Poco a poco voy abandonando la idea de la Gran Conspiración. Las carencias culturales de nuestra cotidianidad y la vulgaridad que la confita a fuego lento me desaniman a considerar que en algún rincón, una mente prodigiosa se burla de nosotros. De la misma manera que un difuso criterio gastronómico autoriza hoy ajiacos chapuceros de todo género con sabor a ‘sobrecito’, nuestras habilidades para comunicar funden un zumbido imperativo e impaciente, que interpela sin distinción a niños, jóvenes y ancianos en cualquier estado mental.
Me oscurece el alma tropezar con mensajes que desarrollan un ensimismado diálogo. Slogans predeterminados y demasiado generales, cánticos de reconocimiento tribal más que cualquier otra cosa. Tal parece que entendemos por comunicación un repertorio de diez o doce mandamientos moralizantes que tiñen de un amarillo otoñal a nuestro mundo político, ético, institucional o empresarial. Todo lo que leo me sabe igual, todo tiene esa pátina rojiza, esa textura casi cruda, casi nunca en su punto ideal.
Algunas proclamas se escriben a mano alzada encima de otras que el tiempo ha ido borrando.

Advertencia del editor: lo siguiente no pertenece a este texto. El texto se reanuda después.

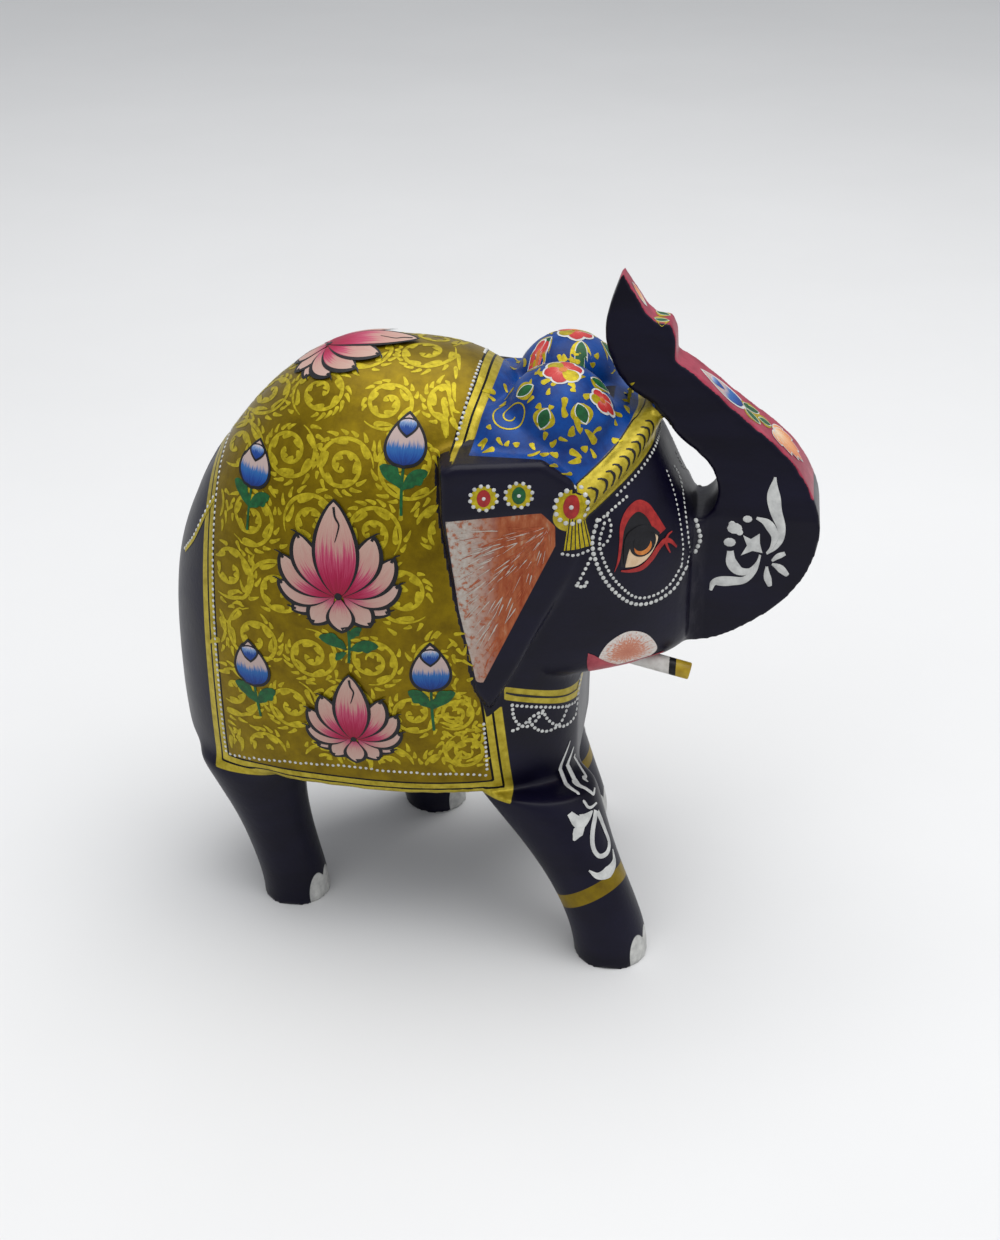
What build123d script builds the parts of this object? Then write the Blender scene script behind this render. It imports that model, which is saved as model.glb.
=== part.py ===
"""Carved wooden elephant with a raised trunk: two glued body boards, four legs, trunk, tusks and dowels.

Millimetres. +X is the way the elephant faces, +Y its left side, +Z up. The origin lies on the
standing surface, under the middle of the overall box.
"""
from build123d import *
import math
import os

# ---- driving dimensions -------------------------------------------------------------------
leg_joint_z = 64.0          # underside of the body, where the legs are glued on
board_joint_z = 134.0       # glue line between the two body boards
trunk_face_x = 74.0         # flat face on the head that the trunk is glued to
trunk_root_width = 30.0     # the trunk plank's width where it meets the face
trunk_tip_width = 8.0       # and at its tip
trunk_tip_z = 247.0         # height of the trunk's tip
trunk_taper_z = 165.0       # the plank starts to taper above this height
trunk_edge_round = 2.0

ear_lean = 13.0             # degrees that the ear's face turns in towards the front
ear_centre = (16.0, -50.0, 152.0)
ear_inset = 24.0            # depth of the ear's lobe behind its face
ear_panel_depth = 1.0
ear_edge_round = 2.0

dome_radius = 19.0
dome_centre = (27.0, 16.5, 199.0)
band_radius = 4.2
tail_radius = 4.5

foot_radius = 13.5
tusk_radius = 3.1
tusk_socket = 12.0
tusk_end_round = 0.6

dowel_leg_diameter = 10.0
dowel_leg_length = 30.0
dowel_body_diameter = 12.0
dowel_body_length = 50.0
dowel_trunk_diameter = 8.0
dowel_trunk_length = 34.0

# Barrel of the body, tail to chest: distance along X, half width, underside, back line.
# The underside runs below the joint plane, which cuts it flat.
barrel_stations = (
    (-114.5, 9.0, 80.0, 122.0),
    (-111.5, 21.0, 56.0, 145.0),
    (-104.0, 32.0, 40.0, 163.0),
    (-91.0, 42.5, 30.0, 184.0),
    (-70.0, 50.5, 28.0, 206.0),
    (-42.0, 54.5, 28.0, 218.0),
    (-14.0, 54.0, 28.0, 217.0),
    (8.0, 48.0, 28.0, 207.0),
    (21.0, 41.5, 32.0, 186.0),
    (31.0, 34.0, 40.0, 150.0),
    (36.5, 24.0, 50.0, 120.0),
)
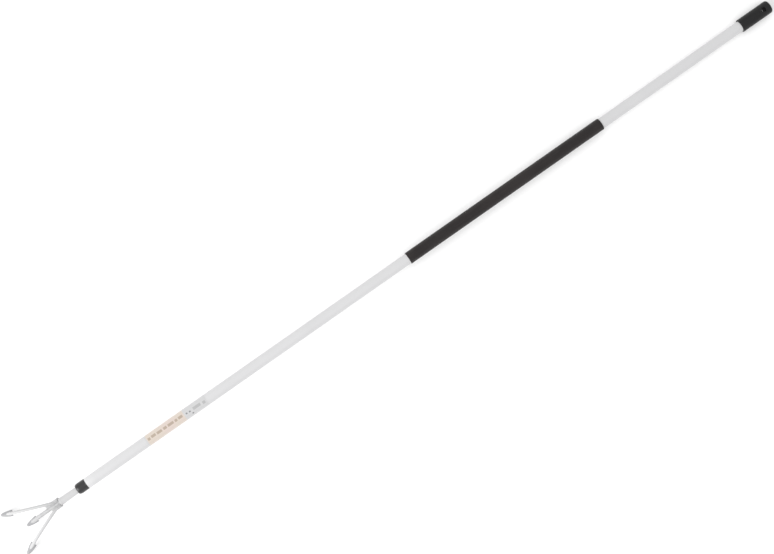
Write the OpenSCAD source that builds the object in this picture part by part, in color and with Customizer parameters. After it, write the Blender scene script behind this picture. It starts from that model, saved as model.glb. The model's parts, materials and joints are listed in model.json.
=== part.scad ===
// Long-handled hand cultivator: a tubular handle with a soft sleeve and a hanging cap,
// and a welded three-tine head whose neck is held in a moulded ferrule.
// Every piece is drawn about the tube's axis, +X towards the cap and the tube's lower end at
// the origin. rest_pose() then lays the whole tool on the ground, on its two side blades and
// the lower edge of its cap. The head is drawn pointing forwards along +X and turned round.

/* [Handle tube] */
// Outer diameter of the tube
tube_d = 20; // [18:0.5:24]
// Wall thickness of the tube
tube_wall = 1.2; // [1:0.1:1.6]
// Bare length from the ferrule to the cap's mouth
tube_run = 1414; // [1200:1:1700]

/* [Grip sleeve] */
// Distance from the tube's lower end to the sleeve
sleeve_start = 685; // [400:1:700]
// Length of the sleeve
sleeve_len = 420; // [200:1:480]
// Thickness of the sleeve
sleeve_wall = 1.2; // [0.8:0.1:2.5]
// Rounding of the sleeve's two ends
sleeve_round = 0.6; // [0.2:0.1:0.8]

/* [End cap] */
// Outer diameter of the cap
cap_d = 24.3; // [24.2:0.1:27]
// Length of the cap
cap_len = 65; // [55:1:90]
// Length of tube inside the cap
cap_depth = 40; // [25:1:42]
// Rounding of the closed end
cap_round = 6; // [3:0.5:8]
// Rounding of the mouth
cap_lip = 0.7; // [0.3:0.1:0.9]
// Diameter of the hanging hole
hang_d = 9; // [6:0.5:10]
// Distance from the closed end to the hole's centre
hang_inset = 15; // [13:0.5:17]

/* [Ferrule] */
// Length of the collar outside the tube
collar_len = 20; // [14:0.5:30]
// Length of the rounded part of the collar
collar_round = 6.5; // [4:0.5:9]
// Diameter of the collar's blunt front
collar_tip_d = 14.6; // [14.4:0.1:16]
// Length of the spigot inside the tube
spigot_len = 48; // [40:1:70]

/* [Tang] */
// Diameter of the tang's shank, inside the ferrule
tang_d = 11.6; // [10:0.1:12]
// Diameter of the tang's front end
tang_front_d = 13.4; // [13:0.1:14]
// Length of tang in front of the ferrule
tang_run = 36.5; // [25:0.5:50]
// Length of shank inside the tube
tang_hold = 44; // [36:1:48]
// Chamfer round the tang's front end
tang_chamfer = 0.8; // [0.3:0.1:1.2]

/* [Lock pin] */
// Diameter of the pin
pin_d = 4; // [3:0.5:5]
// Distance from the tube's lower end to the pin
pin_x = 26; // [15:1:34]
// Diameter of the pin's head
pin_head_d = 7.4; // [6.5:0.1:9]
// Height of the head below the tube
pin_head_h = 1.3; // [1:0.1:2]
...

Como en una excavación arqueológica, afloran capas superpuestas de alabanzas a dioses y religiones de ciclo corto, reemplazadas a su vez por nuevos ídolos, más locales que nunca, por sencillas supersticiones. Anclado en ese ayer reiterativo, ‘Por un servicio de calidad’ no murmura más alto que los jeroglíficos egipcios. Aparentemente legibles como una adición lineal de gatos, serpientes, solecitos y perfiles humanos con cabezas de perros. Porque si me detengo a interpretarlo de veras, ¿quién hace algo por ese ‘Por’? ¿Qué calidad puede esperarse desde esa borrosa tipografía?
Lo dramático del asunto —y esto es: pasando limpiamente sobre Marshall McLuhan y su enunciado de que cualquier mensaje está primariamente determinado por el medio en el cual está ‘incrustado’— es que este comentario pasa sus horas sobre una barricada alambrada, hostil, como quiera que se mire. Disuasorio a reventar. Entonces, ¿qué servicio propone?
La altura de la tapia cornada de púas, incluso sin el eslogan, ya deja clara ‘la suspicacia’ de ‘lo escondido’ hacia los visitantes casuales. De modo que a pesar de la mala praxis de la enunciación, la única oferta de calidad, es la capacidad de segregación, la negación del ‘algo simbólico’ que se oculta al otro lado. No percibo otra. Se puede alegar que debo ser imaginativo, comprensivo, suponer que soy un analfabeto social y que del otro lado ocurre algo que a la larga, o en un plano simbólico, me es beneficioso. Sí que se puede pedir lo que se quiera. Pero algo es seguro. Estos espectáculos promocionales no construyen. Atacan frontalmente y sin miramientos la autoestima de sus ‘usuarios’, su sentido de pertenencia, compromiso personal, su participación en el juego y proyección al futuro. Aún peor: carga contra lo único que el repertorio vigente de servicios puede ofrecer sin racionamiento y sin cola. La noria de gratificaciones simbólicas que rodeamos cansinamente en espera del jugo.